INFORMATION SHOWN
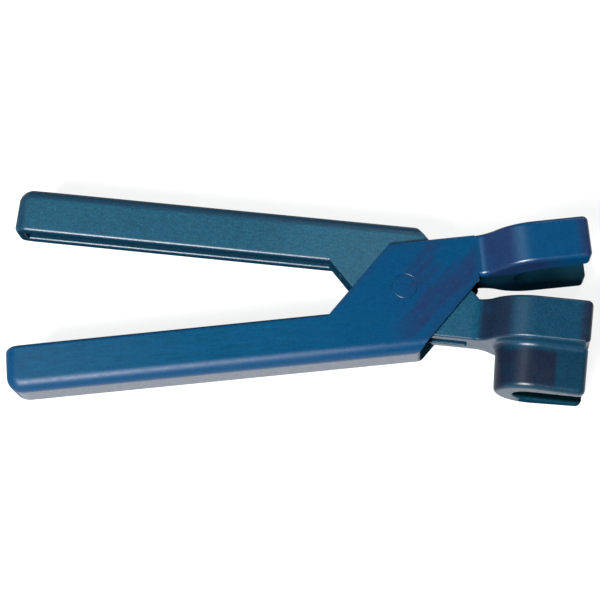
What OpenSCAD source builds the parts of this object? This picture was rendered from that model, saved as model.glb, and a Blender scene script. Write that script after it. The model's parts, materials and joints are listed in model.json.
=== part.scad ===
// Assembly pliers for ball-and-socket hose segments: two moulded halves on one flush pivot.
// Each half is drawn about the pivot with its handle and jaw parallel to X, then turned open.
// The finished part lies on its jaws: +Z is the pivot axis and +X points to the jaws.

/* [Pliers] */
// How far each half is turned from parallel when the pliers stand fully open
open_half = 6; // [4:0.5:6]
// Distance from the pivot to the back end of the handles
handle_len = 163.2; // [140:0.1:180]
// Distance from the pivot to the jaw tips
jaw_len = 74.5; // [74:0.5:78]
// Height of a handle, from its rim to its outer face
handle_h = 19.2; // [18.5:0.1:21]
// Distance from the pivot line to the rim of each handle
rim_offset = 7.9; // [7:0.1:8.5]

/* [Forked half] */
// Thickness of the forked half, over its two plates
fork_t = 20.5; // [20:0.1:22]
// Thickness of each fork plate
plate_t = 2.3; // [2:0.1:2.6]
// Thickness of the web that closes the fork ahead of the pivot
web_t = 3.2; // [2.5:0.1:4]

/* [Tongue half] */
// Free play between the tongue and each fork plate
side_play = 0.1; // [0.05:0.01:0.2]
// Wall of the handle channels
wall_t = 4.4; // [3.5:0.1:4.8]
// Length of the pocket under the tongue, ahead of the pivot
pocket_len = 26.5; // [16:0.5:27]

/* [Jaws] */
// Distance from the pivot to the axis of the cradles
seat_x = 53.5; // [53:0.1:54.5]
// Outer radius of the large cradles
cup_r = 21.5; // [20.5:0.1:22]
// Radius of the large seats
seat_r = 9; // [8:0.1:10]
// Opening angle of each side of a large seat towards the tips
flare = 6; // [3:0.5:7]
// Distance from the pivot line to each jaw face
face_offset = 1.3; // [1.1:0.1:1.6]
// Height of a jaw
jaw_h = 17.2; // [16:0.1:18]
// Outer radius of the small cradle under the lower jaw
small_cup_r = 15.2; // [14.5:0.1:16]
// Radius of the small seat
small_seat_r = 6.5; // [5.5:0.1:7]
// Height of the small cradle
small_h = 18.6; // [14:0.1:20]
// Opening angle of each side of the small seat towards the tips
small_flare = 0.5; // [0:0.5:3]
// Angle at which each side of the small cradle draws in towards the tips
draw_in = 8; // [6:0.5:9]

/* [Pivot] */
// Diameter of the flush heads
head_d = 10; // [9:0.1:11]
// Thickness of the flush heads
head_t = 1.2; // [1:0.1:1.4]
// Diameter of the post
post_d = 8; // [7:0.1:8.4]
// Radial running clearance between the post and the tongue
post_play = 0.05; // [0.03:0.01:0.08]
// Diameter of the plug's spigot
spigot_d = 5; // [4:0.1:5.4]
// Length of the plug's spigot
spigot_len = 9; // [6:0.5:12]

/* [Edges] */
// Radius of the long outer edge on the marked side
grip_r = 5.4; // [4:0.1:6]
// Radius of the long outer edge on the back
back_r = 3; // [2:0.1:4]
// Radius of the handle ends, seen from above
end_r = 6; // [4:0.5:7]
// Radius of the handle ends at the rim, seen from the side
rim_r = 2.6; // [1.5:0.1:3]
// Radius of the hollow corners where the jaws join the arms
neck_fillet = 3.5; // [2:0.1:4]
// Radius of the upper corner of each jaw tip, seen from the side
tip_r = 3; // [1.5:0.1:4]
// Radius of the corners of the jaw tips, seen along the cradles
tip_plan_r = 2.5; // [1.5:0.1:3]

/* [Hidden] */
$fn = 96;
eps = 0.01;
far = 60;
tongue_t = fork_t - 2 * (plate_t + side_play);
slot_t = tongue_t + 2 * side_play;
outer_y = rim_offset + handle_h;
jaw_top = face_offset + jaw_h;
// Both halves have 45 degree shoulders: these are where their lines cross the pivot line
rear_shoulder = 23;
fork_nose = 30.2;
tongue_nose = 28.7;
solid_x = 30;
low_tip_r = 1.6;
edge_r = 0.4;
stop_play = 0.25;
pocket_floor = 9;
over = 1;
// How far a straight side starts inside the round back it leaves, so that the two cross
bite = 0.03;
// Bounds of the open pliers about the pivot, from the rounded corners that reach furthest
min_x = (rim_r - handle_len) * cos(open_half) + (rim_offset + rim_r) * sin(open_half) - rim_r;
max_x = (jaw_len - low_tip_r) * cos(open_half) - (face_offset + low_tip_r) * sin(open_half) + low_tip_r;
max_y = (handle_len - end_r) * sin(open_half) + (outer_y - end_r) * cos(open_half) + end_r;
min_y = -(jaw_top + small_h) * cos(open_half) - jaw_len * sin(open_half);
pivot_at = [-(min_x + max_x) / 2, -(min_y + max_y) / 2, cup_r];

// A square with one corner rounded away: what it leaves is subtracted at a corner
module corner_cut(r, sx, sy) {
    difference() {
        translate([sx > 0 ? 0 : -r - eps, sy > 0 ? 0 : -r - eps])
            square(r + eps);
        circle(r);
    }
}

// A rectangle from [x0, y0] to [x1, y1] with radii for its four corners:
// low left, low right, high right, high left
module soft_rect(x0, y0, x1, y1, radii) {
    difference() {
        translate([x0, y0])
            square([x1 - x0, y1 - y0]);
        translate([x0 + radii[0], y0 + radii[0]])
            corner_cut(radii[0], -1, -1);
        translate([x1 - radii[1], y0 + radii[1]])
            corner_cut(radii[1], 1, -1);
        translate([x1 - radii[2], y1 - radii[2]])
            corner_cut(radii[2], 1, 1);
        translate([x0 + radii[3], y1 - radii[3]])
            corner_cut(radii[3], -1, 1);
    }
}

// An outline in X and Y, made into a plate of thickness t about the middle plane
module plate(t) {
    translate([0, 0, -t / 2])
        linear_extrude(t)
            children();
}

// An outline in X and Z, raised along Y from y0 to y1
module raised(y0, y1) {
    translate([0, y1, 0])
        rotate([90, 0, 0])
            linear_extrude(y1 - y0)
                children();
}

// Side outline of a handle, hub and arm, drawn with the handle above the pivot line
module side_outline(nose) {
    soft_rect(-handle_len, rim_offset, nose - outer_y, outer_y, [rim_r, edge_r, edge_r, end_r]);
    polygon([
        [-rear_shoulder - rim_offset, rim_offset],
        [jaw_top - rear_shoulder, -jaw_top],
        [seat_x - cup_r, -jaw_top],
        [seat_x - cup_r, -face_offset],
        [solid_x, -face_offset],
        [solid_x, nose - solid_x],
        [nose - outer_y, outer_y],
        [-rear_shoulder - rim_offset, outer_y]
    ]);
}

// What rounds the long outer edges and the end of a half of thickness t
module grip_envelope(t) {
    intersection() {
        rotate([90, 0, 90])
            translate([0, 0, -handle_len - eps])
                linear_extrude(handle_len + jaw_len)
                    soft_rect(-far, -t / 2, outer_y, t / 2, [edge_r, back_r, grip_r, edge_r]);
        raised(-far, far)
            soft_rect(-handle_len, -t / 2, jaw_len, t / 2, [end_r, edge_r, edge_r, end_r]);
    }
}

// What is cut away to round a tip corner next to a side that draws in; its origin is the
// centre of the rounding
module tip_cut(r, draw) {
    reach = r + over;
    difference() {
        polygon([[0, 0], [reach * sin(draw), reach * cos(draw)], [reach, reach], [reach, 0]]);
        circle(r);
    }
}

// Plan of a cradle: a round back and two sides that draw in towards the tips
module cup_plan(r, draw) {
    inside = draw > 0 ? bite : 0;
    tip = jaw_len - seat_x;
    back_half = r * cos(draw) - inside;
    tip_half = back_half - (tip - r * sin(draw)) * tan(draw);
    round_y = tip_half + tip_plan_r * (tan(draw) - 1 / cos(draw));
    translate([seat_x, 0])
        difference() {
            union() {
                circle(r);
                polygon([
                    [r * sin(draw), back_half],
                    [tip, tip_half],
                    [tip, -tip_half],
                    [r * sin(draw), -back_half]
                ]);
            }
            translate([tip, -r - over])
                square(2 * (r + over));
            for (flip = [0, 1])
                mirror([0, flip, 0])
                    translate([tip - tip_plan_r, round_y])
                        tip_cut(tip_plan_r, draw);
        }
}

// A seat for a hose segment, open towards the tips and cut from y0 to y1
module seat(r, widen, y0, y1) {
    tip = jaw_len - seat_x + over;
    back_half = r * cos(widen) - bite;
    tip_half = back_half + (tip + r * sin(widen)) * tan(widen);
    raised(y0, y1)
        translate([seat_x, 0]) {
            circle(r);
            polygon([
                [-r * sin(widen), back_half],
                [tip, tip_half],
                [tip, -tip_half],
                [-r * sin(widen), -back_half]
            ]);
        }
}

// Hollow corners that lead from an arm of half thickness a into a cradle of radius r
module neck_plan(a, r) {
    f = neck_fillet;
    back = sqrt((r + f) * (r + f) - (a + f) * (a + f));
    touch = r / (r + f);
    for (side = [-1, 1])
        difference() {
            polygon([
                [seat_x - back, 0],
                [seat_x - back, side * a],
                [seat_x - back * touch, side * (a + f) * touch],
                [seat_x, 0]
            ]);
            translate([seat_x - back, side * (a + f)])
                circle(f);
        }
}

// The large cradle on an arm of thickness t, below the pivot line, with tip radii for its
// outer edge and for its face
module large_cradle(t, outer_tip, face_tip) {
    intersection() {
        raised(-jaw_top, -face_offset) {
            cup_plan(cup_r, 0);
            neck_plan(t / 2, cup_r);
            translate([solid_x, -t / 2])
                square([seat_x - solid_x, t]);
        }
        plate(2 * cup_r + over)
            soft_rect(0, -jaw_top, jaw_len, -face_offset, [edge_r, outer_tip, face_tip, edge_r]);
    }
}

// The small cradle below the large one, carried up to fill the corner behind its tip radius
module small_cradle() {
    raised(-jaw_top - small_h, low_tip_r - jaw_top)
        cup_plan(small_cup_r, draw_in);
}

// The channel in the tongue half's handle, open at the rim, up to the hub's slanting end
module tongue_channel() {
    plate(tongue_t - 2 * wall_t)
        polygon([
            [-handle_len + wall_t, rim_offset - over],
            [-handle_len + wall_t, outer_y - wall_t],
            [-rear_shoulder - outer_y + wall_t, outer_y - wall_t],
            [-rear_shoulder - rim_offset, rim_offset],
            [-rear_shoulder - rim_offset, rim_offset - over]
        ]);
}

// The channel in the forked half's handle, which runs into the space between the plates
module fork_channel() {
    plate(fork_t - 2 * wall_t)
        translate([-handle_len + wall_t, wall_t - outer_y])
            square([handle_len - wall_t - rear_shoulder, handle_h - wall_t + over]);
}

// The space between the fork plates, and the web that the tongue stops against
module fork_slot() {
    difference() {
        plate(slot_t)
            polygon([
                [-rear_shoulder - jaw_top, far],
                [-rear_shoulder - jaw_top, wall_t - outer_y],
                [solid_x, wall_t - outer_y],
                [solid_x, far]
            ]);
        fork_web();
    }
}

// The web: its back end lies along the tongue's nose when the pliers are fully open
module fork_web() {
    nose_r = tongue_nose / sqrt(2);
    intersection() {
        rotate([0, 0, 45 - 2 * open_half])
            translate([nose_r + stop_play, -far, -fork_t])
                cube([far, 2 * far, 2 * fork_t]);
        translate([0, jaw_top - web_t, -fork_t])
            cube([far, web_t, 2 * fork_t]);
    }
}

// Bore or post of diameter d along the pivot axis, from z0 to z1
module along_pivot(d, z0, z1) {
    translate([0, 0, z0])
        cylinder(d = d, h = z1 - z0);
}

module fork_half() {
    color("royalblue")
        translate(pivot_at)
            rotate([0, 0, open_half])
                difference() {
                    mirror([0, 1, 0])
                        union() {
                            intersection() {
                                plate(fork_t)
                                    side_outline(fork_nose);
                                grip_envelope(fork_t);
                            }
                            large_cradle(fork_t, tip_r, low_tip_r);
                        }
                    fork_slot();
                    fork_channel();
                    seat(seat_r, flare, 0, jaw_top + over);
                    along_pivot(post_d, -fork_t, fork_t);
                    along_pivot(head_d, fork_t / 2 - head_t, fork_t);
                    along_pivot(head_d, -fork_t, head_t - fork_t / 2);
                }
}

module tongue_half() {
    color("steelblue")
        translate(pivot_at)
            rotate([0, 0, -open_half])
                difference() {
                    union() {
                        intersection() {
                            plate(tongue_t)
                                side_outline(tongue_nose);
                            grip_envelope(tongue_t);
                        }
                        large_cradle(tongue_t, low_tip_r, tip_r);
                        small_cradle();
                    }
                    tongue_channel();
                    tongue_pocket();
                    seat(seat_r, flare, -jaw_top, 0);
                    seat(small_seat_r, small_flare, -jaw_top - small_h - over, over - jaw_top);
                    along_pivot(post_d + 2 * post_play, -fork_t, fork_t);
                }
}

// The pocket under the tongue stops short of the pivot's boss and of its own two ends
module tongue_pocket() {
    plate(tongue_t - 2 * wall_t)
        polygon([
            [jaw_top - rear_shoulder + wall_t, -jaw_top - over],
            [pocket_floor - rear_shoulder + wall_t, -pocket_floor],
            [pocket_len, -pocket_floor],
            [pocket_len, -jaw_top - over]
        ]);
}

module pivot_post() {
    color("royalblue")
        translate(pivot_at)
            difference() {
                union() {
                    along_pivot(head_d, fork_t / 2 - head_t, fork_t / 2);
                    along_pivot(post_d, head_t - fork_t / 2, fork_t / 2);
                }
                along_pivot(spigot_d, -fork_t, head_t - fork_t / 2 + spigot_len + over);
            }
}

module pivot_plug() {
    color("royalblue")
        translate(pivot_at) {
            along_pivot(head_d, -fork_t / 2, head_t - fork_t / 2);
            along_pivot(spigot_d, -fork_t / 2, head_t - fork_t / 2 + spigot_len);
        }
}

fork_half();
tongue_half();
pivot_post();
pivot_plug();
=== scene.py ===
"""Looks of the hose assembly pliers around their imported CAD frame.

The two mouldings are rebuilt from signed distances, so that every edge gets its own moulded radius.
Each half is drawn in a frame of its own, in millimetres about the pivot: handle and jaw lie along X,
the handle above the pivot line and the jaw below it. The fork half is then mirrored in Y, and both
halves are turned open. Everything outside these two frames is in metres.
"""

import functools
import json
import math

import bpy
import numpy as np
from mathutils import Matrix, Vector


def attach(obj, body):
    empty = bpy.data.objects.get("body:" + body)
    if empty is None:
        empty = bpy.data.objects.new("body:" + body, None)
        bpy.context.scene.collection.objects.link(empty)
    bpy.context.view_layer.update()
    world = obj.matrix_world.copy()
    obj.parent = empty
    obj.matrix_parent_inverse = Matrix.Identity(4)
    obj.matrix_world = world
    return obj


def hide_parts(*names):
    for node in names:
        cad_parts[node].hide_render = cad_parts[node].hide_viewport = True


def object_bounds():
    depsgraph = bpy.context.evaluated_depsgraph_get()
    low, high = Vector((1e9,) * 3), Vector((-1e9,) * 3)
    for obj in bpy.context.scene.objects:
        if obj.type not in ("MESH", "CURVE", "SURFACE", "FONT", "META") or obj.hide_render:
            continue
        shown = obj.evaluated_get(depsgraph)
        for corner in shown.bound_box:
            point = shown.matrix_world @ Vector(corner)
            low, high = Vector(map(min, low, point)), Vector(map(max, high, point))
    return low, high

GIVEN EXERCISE
Transcribe the lines beginning at the one that contains "along_pivot(spigot_d, -fork_t, head_t" and ending at the one that contains "imported CAD frame.", with nothing added or left out.

THE REPLY
                along_pivot(spigot_d, -fork_t, head_t - fork_t / 2 + spigot_len + over);
            }
}

module pivot_plug() {
    color("royalblue")
        translate(pivot_at) {
            along_pivot(head_d, -fork_t / 2, head_t - fork_t / 2);
            along_pivot(spigot_d, -fork_t / 2, head_t - fork_t / 2 + spigot_len);
        }
}

fork_half();
tongue_half();
pivot_post();
pivot_plug();
=== scene.py ===
"""Looks of the hose assembly pliers around their imported CAD frame.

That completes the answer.